Since the number of people who have written scholarly articles about Blue is small, possibly just the two of us, it’s an odd coincidence. In some ways, though, it was like old times. I originally started thinking about the philosophy of music because of social connections through Cristyn, at grad school parties where I ended up in conversations with musicians. Although I met Tracy once or twice back then, I hadn’t really gotten a chance to know her until this weekend.

Tracy’s visit also made me nostalgic for my year at Bowdoin, since she’s now a prof there. I’m not struck by it often, but it doesn’t take much for me to be struck by that nostalgia.

The historian and the pope

For popular books, it is traditional to get a big shot to write an introduction in hopes that star power will increase sales. I remember countless science fiction books from when I was a kid with introductions by Isaac Asimov or Harlan Ellison. Stephen King later stepped into the role of ubiquitous introductions.

So there is a strange thrill from the fact that Naomi Oreskes wrote the introduction for Pope Francis’ Encyclical on Climate Change and Inequality.
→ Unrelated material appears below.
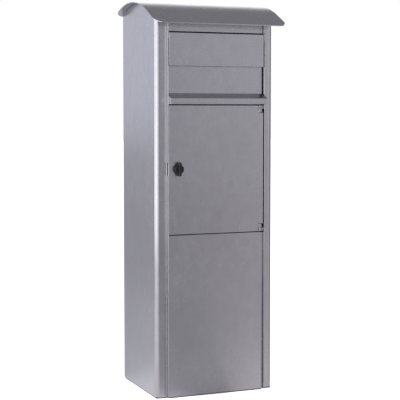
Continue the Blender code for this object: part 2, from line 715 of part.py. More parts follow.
def carry(name, location, children):
    """Empty on a joint axis that its pieces, and their hidden tools, are parented to."""
    empty = bpy.data.objects.new(name, None)
    empty.location = location
    bpy.context.scene.collection.objects.link(empty)
    bpy.context.view_layer.update()
    for child in children:
        for obj in [child] + TOOLS.get(child.name, []):
            obj.parent = empty
            obj.matrix_parent_inverse = empty.matrix_world.inverted()
    return empty


def build_cabinet():
    left_side_shell()
    side_shell("side_shell_right", 1.0)
    back_panel()
    base_plate()
    lower_panel()
    header_panel()
    roof_sheet()
    roof_bearer("roof_bearer_front", Y_STILE + 26 * MM, Y_STILE + 46 * MM)
    roof_bearer("roof_bearer_rear", Y_BACK - 60 * MM, Y_BACK - 40 * MM)
    compartment_floor()
    door_frame()
    mid_rail()
    chute_plate()
    guard_comb()
    gate_rod()
    gate_bracket("gate_bracket_left", -1.0)
    gate_bracket("gate_bracket_right", 1.0)
    gate_spring()
    hatch_rod()
    pivot_plate("pivot_plate_left", -1.0)
    pivot_plate("pivot_plate_right", 1.0)
    for side, x in (("left", -140 * MM), ("right", 140 * MM)):
        button("hatch_bumper_" + side, (x, Z_HATCH_LOW + 2 * MM), Y_STILE + 9.3 * MM, Y_STILE + 10.7 * MM)
    for level, z in (("lower", Z_DOOR_LOW + 38 * MM), ("upper", Z_DOOR_TOP - 35 * MM)):
        button("door_bumper_" + level, (-157 * MM, z), fwd(1.2 * MM), Y_STILE + 4.7 * MM)
    low = Z_DOOR_LOW + 0.5 * MM
    hinge_bracket("hinge_bracket_lower", low, low + 2 * MM, low + 2 * KNUCKLE_H + 0.4 * MM)
    high = Z_DOOR_TOP - 0.5 * MM - KNUCKLE_H
    hinge_bracket("hinge_bracket_upper", high, high - KNUCKLE_H - 0.4 * MM, high + KNUCKLE_H - 2 * MM)


def build_door():
    low = Z_DOOR_LOW + 0.5 * MM + KNUCKLE_H + 0.5 * MM
    high = Z_DOOR_TOP - 0.5 * MM - 2 * KNUCKLE_H - 0.5 * MM
    pieces = [door_panel(), door_stiffener(), door_knuckle("door_knuckle_lower", low),
              door_knuckle("door_knuckle_upper", high), lock_escutcheon(), lock_barrel(), lock_nut()]
    axis = carry("door_axis", (DOOR_AXIS_X, fwd(DOOR_AXIS_FWD), (Z_DOOR_LOW + Z_DOOR_TOP) / 2), pieces)
    turn = carry("lock_axis", (LOCK_X, fwd(FWD_DOOR), LOCK_Z), [lock_knob(), lock_cam()])
    turn.parent = axis
    turn.matrix_parent_inverse = axis.matrix_world.inverted()


def build_hatch():
    pieces = [hatch_panel(), grip_rail(), grip_end("grip_end_left", -1.0), grip_end("grip_end_right", 1.0),
              hatch_ear("hatch_ear_left", -1.0), hatch_ear("hatch_ear_right", 1.0), hatch_spring()]
    for side, x in (("left", -153 * MM), ("right", 153 * MM)):
        centre = (x, Z_FLAP_LOW + 4 * MM)
        pieces.append(button("flap_bumper_" + side, centre, fwd(5.3 * MM), fwd(3.3 * MM)))
    axis = carry("hatch_axis", (0.0, fwd(TOP_AXIS_FWD), TOP_AXIS_Z), pieces)
    flap = carry("flap_axis", (0.0, fwd(TOP_AXIS_FWD), TOP_AXIS_Z), [letter_flap()])
    flap.parent = axis
    flap.matrix_parent_inverse = axis.matrix_world.inverted()


def build_gate():
    carry("gate_axis", (0.0, GATE_AXIS_Y, GATE_AXIS_Z), [drop_gate()])


clear_scene()
build_cabinet()
build_door()
build_hatch()
build_gate()
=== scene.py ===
"""Parcel drop box: folded satin steel cabinet, arched roof, hatch with letter flap, collection door."""
import json
import math

import bmesh
import bpy
from mathutils import Matrix, Vector


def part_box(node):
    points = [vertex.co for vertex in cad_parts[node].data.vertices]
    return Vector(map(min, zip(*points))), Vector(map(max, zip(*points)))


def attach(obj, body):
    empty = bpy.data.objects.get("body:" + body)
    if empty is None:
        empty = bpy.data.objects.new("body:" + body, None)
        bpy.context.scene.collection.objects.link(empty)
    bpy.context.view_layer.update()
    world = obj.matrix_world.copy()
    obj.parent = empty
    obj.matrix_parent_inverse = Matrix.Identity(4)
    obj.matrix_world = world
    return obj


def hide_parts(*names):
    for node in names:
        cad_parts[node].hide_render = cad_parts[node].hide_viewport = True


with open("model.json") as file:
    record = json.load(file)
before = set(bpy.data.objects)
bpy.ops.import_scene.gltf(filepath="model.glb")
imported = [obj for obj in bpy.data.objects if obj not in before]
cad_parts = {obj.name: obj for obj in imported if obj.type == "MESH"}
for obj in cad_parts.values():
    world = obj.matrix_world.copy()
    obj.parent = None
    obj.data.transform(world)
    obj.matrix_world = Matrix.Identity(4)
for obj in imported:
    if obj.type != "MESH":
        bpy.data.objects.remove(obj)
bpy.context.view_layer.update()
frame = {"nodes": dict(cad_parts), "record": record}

MM = 0.001

# Where the eye stands, in metres, then its heading, downward tilt, lens and a small downward shift
EYE = Vector((-1.429, -3.472, 0.899))
HEADING = math.radians(22.39)
TILT = math.radians(-3.61)
LENS_MM = 103.9
CROP = -0.04

# Sheet metal
SHEET = 2.0 * MM
BEND = 1.5 * MM
EDGE = 0.45 * MM
CORNER_R = 15.0 * MM
RIM_DEPTH = 18.0 * MM
REAR_FLANGE = 22.0 * MM

# How far the header's lower edge is let down, to narrow the gap over the hatch
HEADER_DROP = 1.0 * MM

# Lock slit in the left rim: its start and end behind the rim's front, and half its height
RIM_SLIT_FROM = 4.0 * MM
RIM_SLIT_TO = 15.0 * MM
RIM_SLIT_HALF = 19.5 * MM

# Letter slot in the hatch: half its width, its height above the flap's lower edge, its corners
LETTER_SLOT_HALF = 140.0 * MM
LETTER_SLOT_FROM = 20.0 * MM
LETTER_SLOT_TO = 56.0 * MM
LETTER_SLOT_R = 6.0 * MM

# Grip along the hatch: height of its nose, and the short return behind the drip lip
GRIP_NOSE_HEIGHT = 19.0 * MM
GRIP_RETURN = 7.0 * MM

# Bore in the flap's flanges for the hinge rod
ROD_BORE_R = 3.3 * MM

# Collection door: notches for its hinges, hole for the lock, slot in its flange for the cam
DOOR_NOTCH_X = 143.5 * MM
DOOR_NOTCH_HEIGHT = 24.5 * MM
LOCK_HOLE_R = 9.3 * MM
DOOR_SLOT_FROM = 6.0 * MM
DOOR_SLOT_TO = 11.0 * MM
DOOR_SLOT_HALF = 25.0 * MM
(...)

Naomi, a geologist turned historian of science, was faculty at UCSD when I was a grad student. I took a course and an independent study with her, and she was a member of my dissertation committee. She’s since moved to Harvard and become a heavyweight in reflections on climate change. Her book Merchants of Doubt (with Erik Conway) is a fascinating study of the forces behind science denial.